Here are some photos of my Poecilotheria metallica a few days after she molted.


----------



## stojanovski92113 (Sep 2, 2015)

Awesome pics!! Tarantulas are very cool. I use to have 11 of them for 11 years.


----------



## Keith D. (Sep 2, 2015)

I love tarantulas. Here is a pic of my rose hair Charlotte.


----------



## Keith D. (Sep 2, 2015)

I love tarantulas. Here is a pic of my rose hair Charlotte, right after her molt. Only down side is I can't handle her any more due to I have become highly allergic to her hair


----------



## Tom (Sep 2, 2015)

Nice spider Courtney.

I have a couple of Brazilian blacks. G. pulchra.


----------



## CourtneyG (Sep 3, 2015)

Tom said:


> Nice spider Courtney.
> 
> I have a couple of Brazilian blacks.
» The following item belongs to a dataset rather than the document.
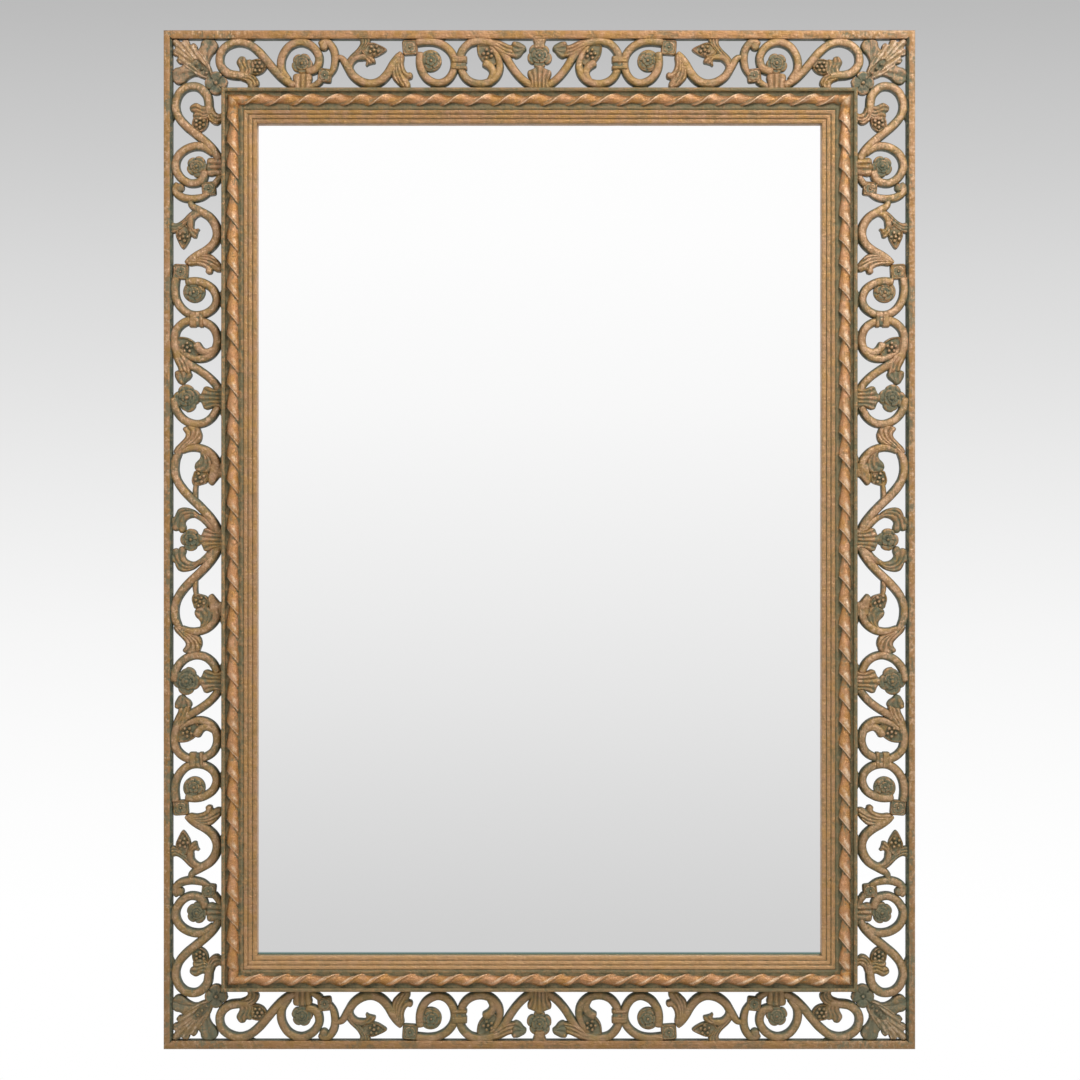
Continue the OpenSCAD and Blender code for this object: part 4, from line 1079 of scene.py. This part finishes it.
# Corner leaves: a fluted leaf with two curled side lobes, three beads and a flower
cornerHalf = [[9.6, 9.6], [13.4, 8.6], [18, 11.6], [20.5, 9.4], [25.6, 9.8], [27.6, 14.4], [31, 12.8],
              [34.4, 15.4], [35.2, 19.4], [38, 21.4], [42, 26.5], [46.5, 33], [49.6, 39.4], [50.8, 45.6]]
fanHalf = [[[17, 8], [24, 18.5], [31.6, 29], [37, 35.6]], [[26, 10.5], [31.6, 20], [37.6, 29],
           [43.4, 37.6], [46.6, 44]], [[34, 15.5], [38.6, 23], [43.8, 31], [47.6, 38.4], [49.4, 45]]]
seatHalf = [[30.8, 30.8], [34.8, 30.0], [40.8, 34.2], [46.6, 40.2], [49.2, 45.8], [48.8, 48.8]]
cornerSide = [[37.5, 17], [39, 11.4], [43.5, 8.4], [50, 8.2], [54.6, 11], [56.6, 15.6], [55, 21],
              [50.6, 25.6], [47.8, 31], [46.8, 36], [38, 31], [34, 22]]
cornerSideRidges = [[[44.4, 34], [42, 26], [41.6, 17], [43.4, 9]], [[46.2, 33.4], [48, 26], [51.6, 18],
                    [54.6, 12.4]]]


# places on the mitre: the beads, the block behind the flower, and the flower
cornerWork = {"beads": (35.6, 40.2, 44.8), "bead": 1.9, "block": [57.4, 57.4], "half": 8.6,
              "flower": [54.4, 54.8], "radius": 12.2}


def swapped(points):
    return [[p[1], p[0]] + list(p[2:]) for p in points]


def mirroredLoop(half, count):
    # half of an outline, closed by its image across the mitre
    return toBand(4, smoothLoop(half + swapped(half[:0:-1]), count))


def cornerParts():
    parts, floor, edge = [], bandBack, rimWide + 0.4
    for turn in (list, swapped):
        loop = np.maximum(toBand(4, smoothLoop(turn(cornerSide), 5)), edge)
        lines = [toBand(4, smoothLine(turn(r), 6)) for r in cornerSideRidges]
        parts.append(leaf(loop, lines, "flute", -0.2, floor + 0.02 + 0.03 * len(parts), 0.54, carve=0.8))
    main, seat = np.maximum(mirroredLoop(cornerHalf, 5), edge), mirroredLoop(seatHalf, 4)
    lines = [[[7, 7], [20, 20], [34, 34]]] + fanHalf + [swapped(r) for r in fanHalf]
    lines = [toBand(4, smoothLine(r, 6)) for r in lines]
    parts.append(leaf(main, lines, "flute", 0.9, floor + 0.035, 0.98, seat, 0.7))
    for c in cornerWork["beads"]:
        parts.append(berry(spot(4, [c, c]), cornerWork["bead"] * bandScale, 26.4, 0.8))
    block = spot(4, cornerWork["block"]) + squareLoop([0, 0], cornerWork["half"], 45)
    parts.append(leaf(np.minimum(block, mouldAt + 2), [], "flute", -2.0, floor + 0.028, 0.25))
    middle, radius = spot(4, cornerWork["flower"]), cornerWork["radius"] * bandScale
    return parts + flower(middle, radius, 4, 0.0, 0.3, floor + 0.041, 1, 0.2, 0.6, 0.26)


cornerShapes = cornerParts()
corners = {"top_left": (-1, 1), "top_right": (1, 1), "bottom_right": (1, -1), "bottom_left": (-1, -1)}
for name, (sx, sz) in corners.items():
    carving = Carving()
    for place, depth, faces, rubs in cornerShapes:
        there = np.stack([sx * (halfWide - place[:, 0]), -depth, sz * (halfHigh - place[:, 1])], 1) * mm
        carving.add(there, faces, rubs)
    carving.build("leaf_" + name + "_carved", [leafFinish], "leaf_verdigris", "leaf_" + name, 40)
print("corner leaves done")


# Glass, board and the fittings at the back
# metal: pale, dull, roughness, brush lines
metals = {"zinc": (srgb(186, 186, 182), srgb(140, 140, 136), 0.34, 0.6),
          "steel": (srgb(176, 172, 160), srgb(120, 114, 100), 0.32, 0.4),
          "brass": (srgb(206, 178, 112), srgb(158, 128, 76), 0.28, 0.5)}
zinc = metalFinish("zincPlate", *metals["zinc"])
steel = metalFinish("screwSteel", *metals["steel"])
brass = metalFinish("hangerBrass", *metals["brass"])
# by how the names begin
dressing = {"mirror_glass": silverFinish(), "backing_board": boardFinish(), "bumpers": rubberFinish(),
            "glass_clips": zinc, "brace_": zinc, "back_screws": steel, "hanger_": brass, "ring_": brass}
for name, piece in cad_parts.items():
    for start, material in dressing.items():
        if name.startswith(start):
            piece.data.materials.clear()
            piece.data.materials.append(material)
print("fittings dressed")


# Stage: pale floor, plain soft light, and a backdrop that runs from grey to white
stageWork = {"floor": -0.90, "reach": 1.75, "fade": (0.55, 0.98), "pale": 236, "ambient": 0.36,
             "lens": 94.7, "sensor": 36, "camera": (0.0006, -3.0, -0.0003)}
# light: place, aim, size, power, whether it shows in the glass
lights = {"keyLight": ((0.85, -1.4, 1.45), (0, 0, 0.2), (1.0, 0.7), 21.5, True),
          "fillLight": ((-1.9, -2.2, 0.6), (0, 0, 0), (1.6, 1.6), 4.0, False),
          "backLight": ((0.6, 2.6, 1.8), (0, 0, 0), (1.8, 1.4), 4.0, True)}


def cameraView():
    camera = bpy.data.objects.new("photoCamera", bpy.data.cameras.new("photoCamera"))
    bpy.context.collection.objects.link(camera)
    camera.data.lens, camera.data.sensor_width = stageWork["lens"], stageWork["sensor"]
    camera.location = stageWork["camera"]
    camera.rotation_euler = (math.radians(90), 0, 0)
    camera.data.clip_end = 60
    bpy.context.scene.camera = camera


def floorDisc():
    # fades out toward its edge
    reach, pale, (inner, outer) = stageWork["reach"], stageWork["pale"], stageWork["fade"]
    mesh = bpy.data.meshes.new("paleFloor")
    work = bmesh.new()
    bmesh.ops.create_circle(work, cap_ends=True, segments=96, radius=reach)
    work.to_mesh(mesh)
    work.free()
    floor = bpy.data.objects.new("paleFloor", mesh)
    floor.location = (0, 0, stageWork["floor"])
    bpy.context.collection.objects.link(floor)
    material, f, place = newFinish("floorPale")
    far = f.node("VectorMath", {"operation": "LENGTH"}, {0: place}, "Value")
    shown = 1 - far.ramp(inner * reach, outer * reach)
    f.surface(Base_Color=srgb(pale, pale, pale), Roughness=0.9, Alpha=shown)
    mesh.materials.append(material)


def softLight(name, place, aim, size, power, shiny):
    lamp = bpy.data.lights.new(name, "AREA")
    lamp.shape, lamp.size, lamp.size_y, lamp.energy = "RECTANGLE", size[0], size[1], power
    thing = bpy.data.objects.new(name, lamp)
    thing.location = place
    way = np.array(aim) - np.array(place)
    thing.rotation_euler = Vector(way).to_track_quat("-Z", "Y").to_euler()
    thing.visible_glossy = shiny
    bpy.context.collection.objects.link(thing)


# greys by height: what stands behind the mirror, and what stands before it and shows in the glass
skyTones = {
    "behind": [(0.0, 186), (0.4307, 209), (0.4544, 221), (0.472, 230), (0.4897, 237), (0.5074, 243),
               (0.5243, 249), (0.5521, 254), (0.5703, 255)],
    "before": [(0.4369, 255), (0.453, 253), (0.4687, 250), (0.4842, 246), (0.5, 240), (0.5158, 233),
               (0.5313, 225), (0.547, 217), (0.5625, 207), (0.5779, 197), (0.5931, 186), (0.75, 172)]}


def studioWorld():
    # eyes and mirrors see the backdrop, and everything else gets an even light
    world = bpy.data.worlds.new("studio")
    bpy.context.scene.world = world
    f = Finish(world)
    way = f.node("TexCoord", out="Generated")
    level = f.axis(way, 2) * 0.5 + 0.5
    behind = f.node("ValToRGB", {"stops": skyTones["behind"]}, {0: level})
    before = f.node("ValToRGB", {"stops": skyTones["before"]}, {0: level})
    seen = f.blend(behind, before, f.axis(way, 1).ramp(-0.25, 0.25))
    share = f.node("LightPath", out="Is Camera Ray")
    for ray in ("Is Glossy Ray", "Is Transmission Ray"):
        share = share.math("MAXIMUM", f.node("LightPath", out=ray))
    a = stageWork["ambient"]
    back = f.node("Background", {}, {"Color": f.blend((a, a, a, 1), seen, share), "Strength": 1.0})
    f.node("OutputWorld", {}, {"Surface": back})


cameraView()
floorDisc()
for name, light in lights.items():
    softLight(name, *light)
studioWorld()

scene = bpy.context.scene
scene.view_settings.view_transform = "Standard"
print("stage done")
G. pulchra.


Thank you, and those guys are some cool Tarantulas.


----------



## CourtneyG (Sep 3, 2015)

Keith D. said:


> I love tarantulas. Here is a pic of my rose hair Charlotte, right after her molt. Only down side is I can't handle her any more due to I have become highly allergic to her hair


Yeah my B. smithi hairs cause itchy bumps to appear wherever they touch, but I still love her.


----------



## Merrick (Sep 3, 2015)

What a stunner


----------